## Your objective
In full and without alteration, repeat the material.

## Provided material
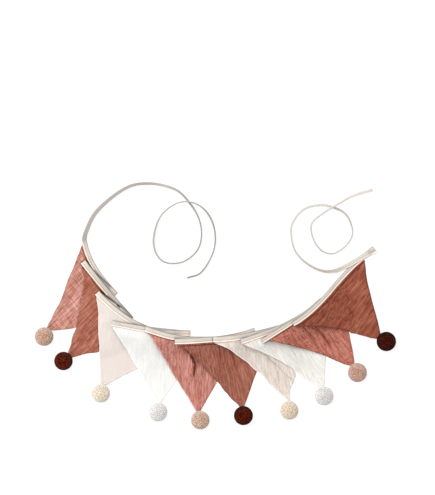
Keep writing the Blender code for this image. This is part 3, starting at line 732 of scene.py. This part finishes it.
def rings_of(mesh, end):
    """The solid's cross-sections in order, each its eight corners in the same order."""
    first = sorted(mesh.verts, key=lambda vert: (vert.co.xy - end).length)[:8]
    seen = set(first)
    sets = [first]
    while True:
        following = {edge.other_vert(v) for v in sets[-1] for edge in v.link_edges} - seen
        if not following:
            break
        seen |= following
        sets.append(list(following))
    rings = [in_order(group) for group in sets[1:-1]]
    middle = len(rings) // 2
    rings[middle] = from_open_edge(rings[middle])
    for i in range(middle + 1, len(rings)):
        rings[i] = matched(rings[i], rings[i - 1])
    for i in range(middle - 1, -1, -1):
        rings[i] = matched(rings[i], rings[i + 1])
    ends = [closest(sets[0], rings[0]), closest(sets[-1], rings[-1])]
    return [[vert.co for vert in ring] for ring in (ends[0], *rings, ends[1])]


def in_order(group):
    """A cross-section's corners, walked round it."""
    group = set(group)
    ring = [next(iter(group))]
    while len(ring) < len(group):
        around = [edge.other_vert(ring[-1]) for edge in ring[-1].link_edges]
        ring.append(next(v for v in around if v in group and v not in ring))
    return ring


def from_open_edge(ring):
    """Turned so that it starts at a leaf's free edge and goes over the outside first."""
    def side(start):
        return (ring[start % 8].co - ring[(start + 1) % 8].co).length

    start = min(range(8), key=lambda k: side(k + 3) + side(k + 7))
    if side(start + 1) < side(start + 5):
        start += 4
    return [ring[(start + k) % 8] for k in range(8)]


def matched(ring, model):
    """The same corners, started and turned like the neighbouring cross-section."""
    choices = [[way[(start + k) % 8] for k in range(8)]
               for way in (ring, ring[::-1]) for start in range(8)]
    return min(choices, key=lambda way: sum((a.co - b.co).length for a, b in zip(way, model)))


def closest(group, ring):
    """An end's corners in the order of the section next to it."""
    left = list(group)
    ordered = []
    middle = sum((v.co for v in left), Vector()) / 8 - sum((v.co for v in ring), Vector()) / 8
    for corner in ring:
        found = min(left, key=lambda vert: (vert.co - middle - corner.co).length)
        left.remove(found)
        ordered.append(found)
    return ordered


def smooth_rows(rows, marks, wanted):
    """Cubic through the rows at their marks, read at the wanted marks."""
    slopes = np.gradient(rows, marks, axis=0)
    index = np.clip(np.searchsorted(marks, wanted, side="right") - 1, 0, len(marks) - 2)
    span = (marks[index + 1] - marks[index])[:, None]
    t = (wanted[:, None] - marks[index][:, None]) / span
    return ((2 * t**3 - 3 * t**2 + 1) * rows[index] + (t**3 - 2 * t**2 + t) * span * slopes[index]
            + (3 * t**2 - 2 * t**3) * rows[index + 1] + (t**3 - t**2) * span * slopes[index + 1])


def unit(rows):
    """The rows, each brought to length 1."""
    return rows / np.linalg.norm(rows, axis=1, keepdims=True)


def tape_section(half_thickness):
    """The closed outline: out over one leaf, round the fold, the other leaf, back inside."""
    upper, inner = ([(across, half_thickness + rise / 1000) for across, rise in points]
                    for points in (OUTER, INNER))
    lower = [(across, -height) for across, height in reversed(upper)]
    inner_low = [(across, -height) for across, height in inner]
    outline = upper + [(FOLD_OUTSIDE, 0.0)] + lower + inner_low
    return outline + [(FOLD_INSIDE, 0.0)] + inner[::-1]


def shaded(place, run):
    """How bright the painted shadow lines leave a place of a run of tape, 1 where there is none.
    """
    return math.prod(1 - shade.depth * beside(place, shade)[1]
                     for shade in SHADES if shade.run == run)


def tape_cotton(name):
    """Pressed cotton: painted light and shade, a fine grain and a twill weave."""
    paint, tree, shader = new_paint(name)
    strip = add_node(tree, "ShaderNodeUVMap", uv_map="UVMap")["UV"]
    parts = add_node(tree, "ShaderNodeSeparateXYZ", {"Vector": strip})
    share = rescaled(tree, parts["Y"], (-TAPE_HALF_WIDTH, TAPE_HALF_WIDTH), (0.0, 1.0))
    bands = with_gap_shade(tree, ramp(tree, share, TAPE_STOPS), GAP_DARK)
    tie_share = maths(tree, "MULTIPLY", kept(tree, "tie"), TIE_SHARE)
    toned = mixed(tree, bands, (*TIE_TONE, 1.0), tie_share, "MIX")
    grain = add_node(tree, "ShaderNodeTexNoise", {
        "Vector": turned(tree, strip, Scale=(90.0, 700.0, 1.0)), "Scale": 1.0, "Detail": 2.0})
    grained = mixed(tree, toned, rescaled(tree, grain["Fac"], (0.3, 0.7), (0.9, 1.06)))
    edge_on = mixed(tree, grained, (*STANDING_SHADE, 1.0), kept(tree, "standing"))
    twill = add_node(tree, "ShaderNodeTexWave", {
        "Vector": turned(tree, strip, Rotation=(0.0, 0.0, math.radians(45))),
        "Scale": 520.0, "Distortion": 1.5})
    # The tone holds the ties' tones, and the runs' painted light and shade and shadow lines.
    feed(tree, shader, {
        "Base Color": mixed(tree, edge_on, kept(tree, "tone")),
        "Normal": relief(tree, twill["Fac"], 0.3, 0.0001),
        "Roughness": 0.85, "Specular IOR Level": 0.2, "Sheen Weight": 0.1})
    return paint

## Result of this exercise
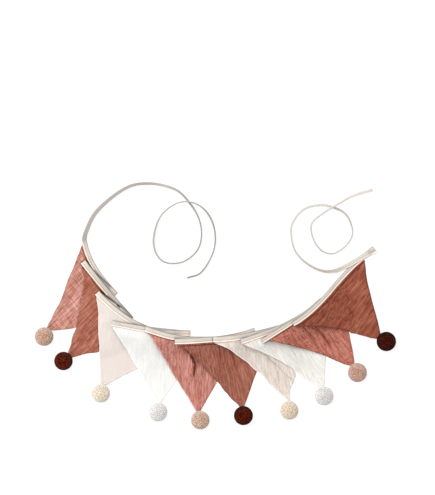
Keep writing the Blender code for this image. This is part 3, starting at line 732 of scene.py. This part finishes it.
def rings_of(mesh, end):
    """The solid's cross-sections in order, each its eight corners in the same order."""
    first = sorted(mesh.verts, key=lambda vert: (vert.co.xy - end).length)[:8]
    seen = set(first)
    sets = [first]
    while True:
        following = {edge.other_vert(v) for v in sets[-1] for edge in v.link_edges} - seen
        if not following:
            break
        seen |= following
        sets.append(list(following))
    rings = [in_order(group) for group in sets[1:-1]]
    middle = len(rings) // 2
    rings[middle] = from_open_edge(rings[middle])
    for i in range(middle + 1, len(rings)):
        rings[i] = matched(rings[i], rings[i - 1])
    for i in range(middle - 1, -1, -1):
        rings[i] = matched(rings[i], rings[i + 1])
    ends = [closest(sets[0], rings[0]), closest(sets[-1], rings[-1])]
    return [[vert.co for vert in ring] for ring in (ends[0], *rings, ends[1])]


def in_order(group):
    """A cross-section's corners, walked round it."""
    group = set(group)
    ring = [next(iter(group))]
    while len(ring) < len(group):
        around = [edge.other_vert(ring[-1]) for edge in ring[-1].link_edges]
        ring.append(next(v for v in around if v in group and v not in ring))
    return ring


def from_open_edge(ring):
    """Turned so that it starts at a leaf's free edge and goes over the outside first."""
    def side(start):
        return (ring[start % 8].co - ring[(start + 1) % 8].co).length

    start = min(range(8), key=lambda k: side(k + 3) + side(k + 7))
    if side(start + 1) < side(start + 5):
        start += 4
    return [ring[(start + k) % 8] for k in range(8)]


def matched(ring, model):
    """The same corners, started and turned like the neighbouring cross-section."""
    choices = [[way[(start + k) % 8] for k in range(8)]
               for way in (ring, ring[::-1]) for start in range(8)]
    return min(choices, key=lambda way: sum((a.co - b.co).length for a, b in zip(way, model)))


def closest(group, ring):
    """An end's corners in the order of the section next to it."""
    left = list(group)
    ordered = []
    middle = sum((v.co for v in left), Vector()) / 8 - sum((v.co for v in ring), Vector()) / 8
    for corner in ring:
        found = min(left, key=lambda vert: (vert.co - middle - corner.co).length)
        left.remove(found)
        ordered.append(found)
    return ordered


def smooth_rows(rows, marks, wanted):
    """Cubic through the rows at their marks, read at the wanted marks."""
    slopes = np.gradient(rows, marks, axis=0)
    index = np.clip(np.searchsorted(marks, wanted, side="right") - 1, 0, len(marks) - 2)
    span = (marks[index + 1] - marks[index])[:, None]
    t = (wanted[:, None] - marks[index][:, None]) / span
    return ((2 * t**3 - 3 * t**2 + 1) * rows[index] + (t**3 - 2 * t**2 + t) * span * slopes[index]
            + (3 * t**2 - 2 * t**3) * rows[index + 1] + (t**3 - t**2) * span * slopes[index + 1])


def unit(rows):
    """The rows, each brought to length 1."""
    return rows / np.linalg.norm(rows, axis=1, keepdims=True)


def tape_section(half_thickness):
    """The closed outline: out over one leaf, round the fold, the other leaf, back inside."""
    upper, inner = ([(across, half_thickness + rise / 1000) for across, rise in points]
                    for points in (OUTER, INNER))
    lower = [(across, -height) for across, height in reversed(upper)]
    inner_low = [(across, -height) for across, height in inner]
    outline = upper + [(FOLD_OUTSIDE, 0.0)] + lower + inner_low
    return outline + [(FOLD_INSIDE, 0.0)] + inner[::-1]


def shaded(place, run):
    """How bright the painted shadow lines leave a place of a run of tape, 1 where there is none.
    """
    return math.prod(1 - shade.depth * beside(place, shade)[1]
                     for shade in SHADES if shade.run == run)


def tape_cotton(name):
    """Pressed cotton: painted light and shade, a fine grain and a twill weave."""
    paint, tree, shader = new_paint(name)
    strip = add_node(tree, "ShaderNodeUVMap", uv_map="UVMap")["UV"]
    parts = add_node(tree, "ShaderNodeSeparateXYZ", {"Vector": strip})
    share = rescaled(tree, parts["Y"], (-TAPE_HALF_WIDTH, TAPE_HALF_WIDTH), (0.0, 1.0))
    bands = with_gap_shade(tree, ramp(tree, share, TAPE_STOPS), GAP_DARK)
    tie_share = maths(tree, "MULTIPLY", kept(tree, "tie"), TIE_SHARE)
    toned = mixed(tree, bands, (*TIE_TONE, 1.0), tie_share, "MIX")
    grain = add_node(tree, "ShaderNodeTexNoise", {
        "Vector": turned(tree, strip, Scale=(90.0, 700.0, 1.0)), "Scale": 1.0, "Detail": 2.0})
    grained = mixed(tree, toned, rescaled(tree, grain["Fac"], (0.3, 0.7), (0.9, 1.06)))
    edge_on = mixed(tree, grained, (*STANDING_SHADE, 1.0), kept(tree, "standing"))
    twill = add_node(tree, "ShaderNodeTexWave", {
        "Vector": turned(tree, strip, Rotation=(0.0, 0.0, math.radians(45))),
        "Scale": 520.0, "Distortion": 1.5})
    # The tone holds the ties' tones, and the runs' painted light and shade and shadow lines.
    feed(tree, shader, {
        "Base Color": mixed(tree, edge_on, kept(tree, "tone")),
        "Normal": relief(tree, twill["Fac"], 0.3, 0.0001),
        "Roughness": 0.85, "Specular IOR Level": 0.2, "Sheen Weight": 0.1})
    return paint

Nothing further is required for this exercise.